Types of Crane Insurance Coverage
Commercial General Liability (CGL)
CGL is the foundation of any crane company's insurance program. It covers third-party bodily injury and property damage arising from your operations. If your crane drops a load on someone's car, hits a power line, or a rigging failure injures a worker from another trade, CGL responds.
- Typical limits: $1 million per occurrence / $2 million aggregate is the standard minimum. Many project owners and GCs require $5 million or higher
- Key coverage point: CGL typically covers completed operations — meaning claims that arise after you've left the job site
- Common exclusion: Damage to your own equipment is NOT covered under CGL — that's what equipment insurance is for
Inland Marine / Equipment Floater
This covers physical damage to your cranes and equipment — whether in transit, in storage, or on a job site. Unlike auto insurance, inland marine covers equipment that moves between locations but isn't licensed for road use.

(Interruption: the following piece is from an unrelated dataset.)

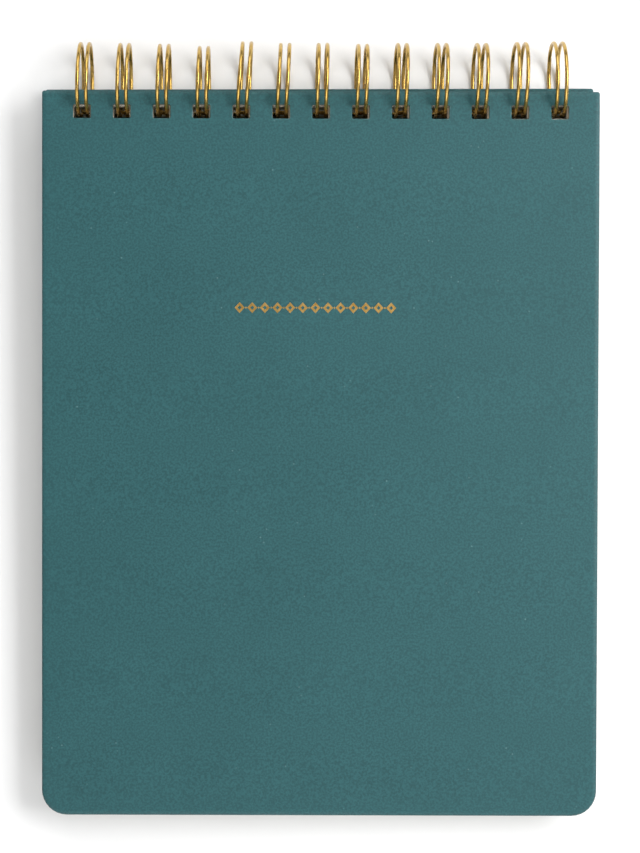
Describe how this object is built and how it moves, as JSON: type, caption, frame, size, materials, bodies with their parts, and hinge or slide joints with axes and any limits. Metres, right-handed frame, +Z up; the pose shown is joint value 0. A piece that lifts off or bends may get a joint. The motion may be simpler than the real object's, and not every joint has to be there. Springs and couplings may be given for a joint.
{
  "type": "wire-bound notebook",
  "caption": "Hardcover twin-loop wire-bound notebook: teal wrapped board covers, gold wire binding, punched ivory sheets that turn about the rings.",
  "frame": {"origin": "on the table, under the middle of the notebook's bounding box", "axes": "+X along the wire binding to the right, +Y from the free edge towards the binding, +Z up out of the front cover"},
  "size_m": [0.1784, 0.2486, 0.0246],
  "materials": {
    "cover_teal": "matte coated covering material, fine grain",
    "greyboard": "raw greyboard, seen only in the punched holes",
    "lining_paper": "smooth uncoated lining paper",
    "page_paper": "uncoated writing paper",
    "gold_wire": "bright gold-coloured wire",
    "gold_foil": "hot-stamped metallic foil"
  },
  "bodies": {
    "back_cover": {"back_wrap": "cover_teal", "back_board": "greyboard", "back_liner": "lining_paper"},
    "wire": {"binding_wire": "gold_wire"},
    "leaves_71_80": {"sheets_71_80": "page_paper"},
    "leaves_61_70": {"sheets_61_70": "page_paper"},
    "leaves_51_60": {"sheets_51_60": "page_paper"},
    "leaves_41_50": {"sheets_41_50": "page_paper"},
    "leaves_31_40": {"sheets_31_40": "page_paper"},
    "leaves_21_30": {"sheets_21_30": "page_paper"},
    "leaves_11_20": {"sheets_11_20": "page_paper"},
    "leaves_05_10": {"sheets_05_10": "page_paper"},
    "leaf_04": {"sheet_04": "page_paper"},
    "leaf_03": {"sheet_03": "page_paper"},
    "leaf_02": {"sheet_02": "page_paper"},
    "leaf_01": {"sheet_01": "page_paper"},
    "front_cover": {"front_wrap": "cover_teal", "front_board": "greyboard", "front_liner": "lining_paper", "foil_ornament": "gold_foil"}
  },
  "joints": [
    {"name": "wire_play", "type": "hinge", "parent": "back_cover", "child": "wire", "pos_m": [0, 0.112, 0.0123], "axis": [-1, 0, 0], "range_deg": [-0.7, 0.7]},
    {"name": "turn_leaves_71_80", "type": "hinge", "parent": "back_cover", "child": "leaves_71_80", "pos_m": [0, 0.112, 0.0123], "axis": [-1, 0, 0], "range_deg": [0, 180]},
    {"name": "turn_leaves_61_70", "type": "hinge", "parent": "leaves_71_80", "child": "leaves_61_70", "pos_m": [0, 0.112, 0.0123], "axis": [-1, 0, 0], "range_deg": [0, 180]},
    {"name": "turn_leaves_51_60", "type": "hinge", "parent": "leaves_61_70", "child": "leaves_51_60", "pos_m": [0, 0.112, 0.0123], "axis": [-1, 0, 0], "range_deg": [0, 180]},
    {"name": "turn_leaves_41_50", "type": "hinge", "parent": "leaves_51_60", "child": "leaves_41_50", "pos_m": [0, 0.112, 0.0123], "axis": [-1, 0, 0], "range_deg": [0, 180]},
    {"name": "turn_leaves_31_40", "type": "hinge", "parent": "leaves_41_50", "child": "leaves_31_40", "pos_m": [0, 0.112, 0.0123], "axis": [-1, 0, 0], "range_deg": [0, 180]},
    {"name": "turn_leaves_21_30", "type": "hinge", "parent": "leaves_31_40", "child": "leaves_21_30", "pos_m": [0, 0.112, 0.0123], "axis": [-1, 0, 0], "range_deg": [0, 180]},
    {"name": "turn_leaves_11_20", "type": "hinge", "parent": "leaves_21_30", "child": "leaves_11_20", "pos_m": [0, 0.112, 0.0123], "axis": [-1, 0, 0], "range_deg": [0, 180]},
    {"name": "turn_leaves_05_10", "type": "hinge", "parent": "leaves_11_20", "child": "leaves_05_10", "pos_m": [0, 0.112, 0.0123], "axis": [-1, 0, 0], "range_deg": [0, 180]},
    {"name": "turn_leaf_04", "type": "hinge", "parent": "leaves_05_10", "child": "leaf_04", "pos_m": [0, 0.112, 0.0123], "axis": [-1, 0, 0], "range_deg": [0, 180]},
    {"name": "turn_leaf_03", "type": "hinge", "parent": "leaf_04", "child": "leaf_03", "pos_m": [0, 0.112, 0.0123], "axis": [-1, 0, 0], "range_deg": [0, 180]},
    {"name": "turn_leaf_02", "type": "hinge", "parent": "leaf_03", "child": "leaf_02", "pos_m": [0, 0.112, 0.0123], "axis": [-1, 0, 0], "range_deg": [0, 180]},
    {"name": "turn_leaf_01", "type": "hinge", "parent": "leaf_02", "child": "leaf_01", "pos_m": [0, 0.112, 0.0123], "axis": [-1, 0, 0], "range_deg": [0, 180]},
    {"name": "turn_front_cover", "type": "hinge", "parent": "leaf_01", "child": "front_cover", "pos_m": [0, 0.112, 0.0123], "axis": [-1, 0, 0], "range_deg": [0, 225]}
  ]
}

- Covers: Theft, fire, vandalism, weather damage, collision during transport, and often accidental damage during operation
- Valuation: Policies may be written on actual cash value (ACV) or replacement cost. Replacement cost is significantly more expensive but eliminates depreciation from claims
- Deductibles: Typically range from $5,000 to $50,000+ depending on equipment value and risk profile
Riggers Liability
This is specialized coverage for damage to property of others that is in your care, custody, and control during lifting operations. Standard CGL policies often exclude or limit coverage for property you're handling — riggers liability fills that gap.
- Example scenario: You're setting a $500,000 HVAC unit on a rooftop. The load swings, hits the building, and the unit is damaged. CGL may not cover the HVAC unit because it was in your care. Riggers liability would
- Limits: Should be at least equal to the maximum value of property you're likely to handle in a single lift
Umbrella / Excess Liability
Provides additional limits above your CGL, auto liability, and employer's liability policies. In crane operations, where a single accident can generate catastrophic claims, umbrella coverage is essential.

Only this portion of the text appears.